> _Task to complete_:
Reproduce all of the material exactly as shown.

> _Collected material_:
..............................
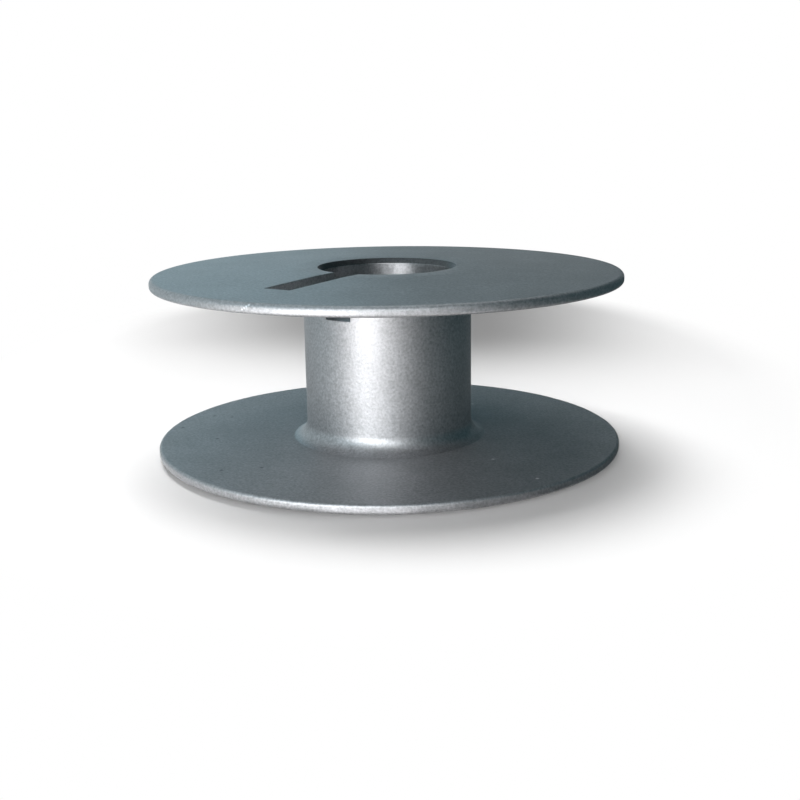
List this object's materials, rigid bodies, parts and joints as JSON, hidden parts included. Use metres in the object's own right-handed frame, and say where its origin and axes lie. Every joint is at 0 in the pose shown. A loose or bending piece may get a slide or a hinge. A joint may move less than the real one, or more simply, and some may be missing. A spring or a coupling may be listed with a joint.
{
  "type": "sewing machine bobbin",
  "caption": "Metal thread bobbin with thin round flanges on a flared hub, a through bore with bevelled mouths, and a thread slot that runs from the bore out through the upper flange.",
  "frame": {"origin": "on the bore's axis, in the plane of the raised ring that the bobbin stands on", "axes": "+Z along the bore's axis, up towards the slotted flange; the thread slot points to -Y"},
  "size_m": [0.0214, 0.0214, 0.0085],
  "materials": {
    "bobbin_metal": "satin, finely blasted"
  },
  "bodies": {
    "root": {"bobbin": "bobbin_metal"}
  },
  "joints": []
}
..............................
> _Solution_:
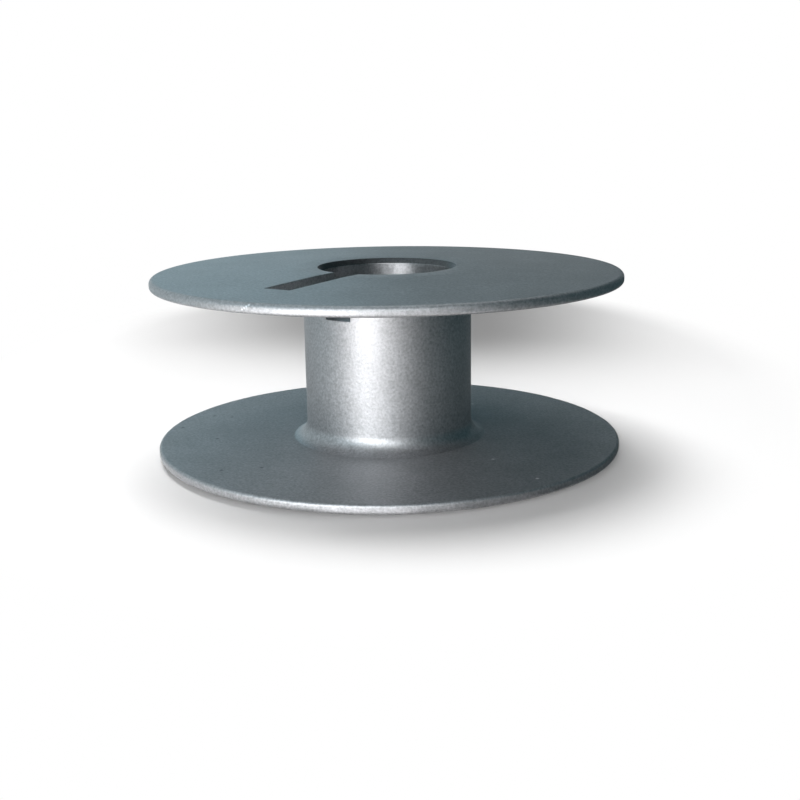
List this object's materials, rigid bodies, parts and joints as JSON, hidden parts included. Use metres in the object's own right-handed frame, and say where its origin and axes lie. Every joint is at 0 in the pose shown. A loose or bending piece may get a slide or a hinge. A joint may move less than the real one, or more simply, and some may be missing. A spring or a coupling may be listed with a joint.
{
  "type": "sewing machine bobbin",
  "caption": "Metal thread bobbin with thin round flanges on a flared hub, a through bore with bevelled mouths, and a thread slot that runs from the bore out through the upper flange.",
  "frame": {"origin": "on the bore's axis, in the plane of the raised ring that the bobbin stands on", "axes": "+Z along the bore's axis, up towards the slotted flange; the thread slot points to -Y"},
  "size_m": [0.0214, 0.0214, 0.0085],
  "materials": {
    "bobbin_metal": "satin, finely blasted"
  },
  "bodies": {
    "root": {"bobbin": "bobbin_metal"}
  },
  "joints": []
}